Le tome 2 surprend un peu par son unité d'action soutenue : il s'agit de la fuite d'un groupe sandiniste à travers la jungle nicaraguayenne. Le héros, Gabriel, y désespère de pouvoir dissimuler son identité aristocratique à ses compagnons guerrilleros ; mais visiblement, pas mal de gens sont déjà au courant.
Encore plus surprenant, voire superfétatoire, le thème homosexuel qui se précise au cours du récit. D'accord, Gabriel est mignon comme une fille, mais enfin il trouve sans trop de problème des partenaires dans ce groupe minuscule. On peut toujours disserter sur la socio-psychologie d'un adolescent perdu dans une forêt où il n'a pas trop le choix. N'empêche qu'on ne voit pas trop ce que ces enlacements mâles apportent au récit.
Les interactions entre sandinistes fuyards, tous très typés (un homme crachant ses poumons, un quadragénaire un peu vantard, se targuant d'avoir fait ses classes avec Che Guevara, et une femme, bien sûr).
Très réussi : les images de la jungle. Ces branches et lianes de tous diamètres, qui s'enchevêtrent comme une toile arachnéenne suintante de moisissures et de parasites, les rais lourdement embrumés de la rare lumière qui parvient jusqu'à hauteur d'homme. Chaque feuille, chaque tige porte les stigmates de ses aventures et des agressions subies. Les ficus géants des planches 50 et 51 confortent la dimension supra-humaine de cette végétation.

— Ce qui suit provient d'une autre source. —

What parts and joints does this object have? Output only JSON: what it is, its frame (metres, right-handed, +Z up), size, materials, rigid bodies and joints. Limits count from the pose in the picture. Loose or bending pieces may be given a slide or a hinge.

Les hommes pataugent dans cette répugnante succession de marécages obscurs, pas trop embêtés par les sales bêtes, si l'on excepte les sangsues qui dévorent les jambes sexy de Gabriel, ou les crabes confortables qui me rappellent l'inoubliable « Punche de Oro » des légendes managuayennes. L'embrasement jaune et orangé d'un incendie de village troue subitement d'une chaleur sèche l'atmosphère liquide que l'on respire et dans laquelle on s'englue. Cette jungle obscure, c'est la nuit de l'Être dans laquelle le héros combat ses démons (son identité doublement honteuse : aristocrate et homosexuel) ; en ce sens, le récit intègre de classiques structures mythiques.
Les verts plus ou moins lumineux des sous-bois contrastent avec les bleus pâles des scènes de nuit, parfois érotiques, le violet angoissé d'une scène de traque nocturne, les ocres lumineux vite dégradés des scènes autour d'un feu.
On se doute que ce minuscule groupe d'éclopés sympathiques et rêveurs ne pouvait prétendre à renverser Somoza. Aussi l'épilogue situe-t-il la dernière action juste après le triomphe de la Révolution, quand fleurissent les célèbres fresques murales de Managua, quand les voisins du Nicaragua sont confirmés dans leurs aspirations à la libération, mais aussi quand les jeunes adultes de l'odyssée sauvage ont précisé leurs choix politiques, sexuels et sentimentaux.
Lumineux récit d'initiation, qui a le bon goût de ne pas imposer la localisation du Bien et du Mal. La discussion politique des planches 15 à 17, assez basique, est empreinte d'une espèce de retenue courtoise qu'on n'attend pas trop en cet endroit.